UTMA Question
Hi all,
I’m trying to understand the most tax-efficient way to handle an old UTMA account and would appreciate any guidance.
I have a UTMA account at Fidelity where I’m the beneficiary. My parents originally opened and managed it for me. I first became aware of it during med school when I turned 26 (I’m 33 now) and it appeared alongside my other Fidelity accounts (IRA/Roth IRA). From what I understand, Fidelity probably should have required the UTMA to be transferred to me years ago, but that never happened.
The account is entirely invested in a mutual fund that has performed well, so I haven’t touched it. Although the account is legally under my name, my parents always intended the money to be split equally between my sister and I, so I plan to give her half.
I’m graduating residency this year and currently pursuing PSLF, with about 5 years remaining until forgiveness on roughly $390k in student loans. Because of that, I’m trying to avoid unnecessarily increasing my taxable income and want to make sure I handle this correctly.

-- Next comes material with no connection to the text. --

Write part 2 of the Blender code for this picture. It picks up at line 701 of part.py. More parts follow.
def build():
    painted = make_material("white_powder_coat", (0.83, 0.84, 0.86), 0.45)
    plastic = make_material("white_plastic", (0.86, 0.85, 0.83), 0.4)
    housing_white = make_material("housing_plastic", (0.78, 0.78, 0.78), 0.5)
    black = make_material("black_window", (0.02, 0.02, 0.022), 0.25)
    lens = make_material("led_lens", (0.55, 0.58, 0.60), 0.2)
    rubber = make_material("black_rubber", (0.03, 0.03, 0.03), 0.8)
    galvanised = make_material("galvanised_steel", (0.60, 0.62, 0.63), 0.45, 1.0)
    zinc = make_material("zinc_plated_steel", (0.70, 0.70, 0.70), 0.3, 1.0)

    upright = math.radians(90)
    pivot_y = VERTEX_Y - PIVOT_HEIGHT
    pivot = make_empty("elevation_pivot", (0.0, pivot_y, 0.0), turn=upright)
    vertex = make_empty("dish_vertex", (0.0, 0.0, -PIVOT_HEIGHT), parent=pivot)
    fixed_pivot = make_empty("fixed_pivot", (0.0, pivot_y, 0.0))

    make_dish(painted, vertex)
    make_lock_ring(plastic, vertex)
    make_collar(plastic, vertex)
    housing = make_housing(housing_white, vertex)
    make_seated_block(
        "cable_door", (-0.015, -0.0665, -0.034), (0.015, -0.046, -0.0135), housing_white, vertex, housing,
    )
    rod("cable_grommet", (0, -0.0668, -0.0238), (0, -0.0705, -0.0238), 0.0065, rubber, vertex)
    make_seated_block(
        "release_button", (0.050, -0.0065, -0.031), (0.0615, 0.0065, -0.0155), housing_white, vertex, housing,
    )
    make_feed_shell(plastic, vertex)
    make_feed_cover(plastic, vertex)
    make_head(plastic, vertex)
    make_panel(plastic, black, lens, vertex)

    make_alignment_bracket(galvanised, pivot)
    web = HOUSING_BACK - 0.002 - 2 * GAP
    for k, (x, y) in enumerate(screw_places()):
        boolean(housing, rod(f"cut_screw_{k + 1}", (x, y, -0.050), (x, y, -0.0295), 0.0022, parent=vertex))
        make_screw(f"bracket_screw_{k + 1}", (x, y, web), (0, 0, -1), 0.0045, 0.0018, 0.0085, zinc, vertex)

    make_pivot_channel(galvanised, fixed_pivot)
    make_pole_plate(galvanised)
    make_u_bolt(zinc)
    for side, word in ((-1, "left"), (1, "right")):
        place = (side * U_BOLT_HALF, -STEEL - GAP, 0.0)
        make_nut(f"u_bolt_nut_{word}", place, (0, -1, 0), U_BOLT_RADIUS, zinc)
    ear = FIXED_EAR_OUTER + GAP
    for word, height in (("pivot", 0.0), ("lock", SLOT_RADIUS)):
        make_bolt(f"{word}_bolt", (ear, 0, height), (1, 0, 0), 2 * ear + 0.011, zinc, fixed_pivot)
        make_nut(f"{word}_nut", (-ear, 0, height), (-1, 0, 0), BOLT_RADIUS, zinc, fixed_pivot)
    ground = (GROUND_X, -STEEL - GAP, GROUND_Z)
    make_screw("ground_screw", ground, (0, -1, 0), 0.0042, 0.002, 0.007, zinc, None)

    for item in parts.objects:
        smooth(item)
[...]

Here’s my understanding so far:
- I should be able to open a regular brokerage account at Fidelity and transfer the mutual fund shares “in kind” from the UTMA into the brokerage account without having to sell anything.
- That transfer itself should not create a taxable event, count as income, nor reset the cost basis.
- After that, I should be able to transfer half of the shares “in kind” to my sister’s brokerage account.
- As long as the value transferred is within the annual gift tax exclusion ($19k for 2026, unless I’m misunderstanding), that also should not trigger taxes for either of us.
- My sister would inherit the original cost basis from the UTMA shares.
Am I understanding this correctly, or am I missing something important here?
I know some of this may be basic, but investment/tax topics are still pretty new to me and I’m trying to avoid making an expensive mistake I can’t undo. Thanks in advance for any help!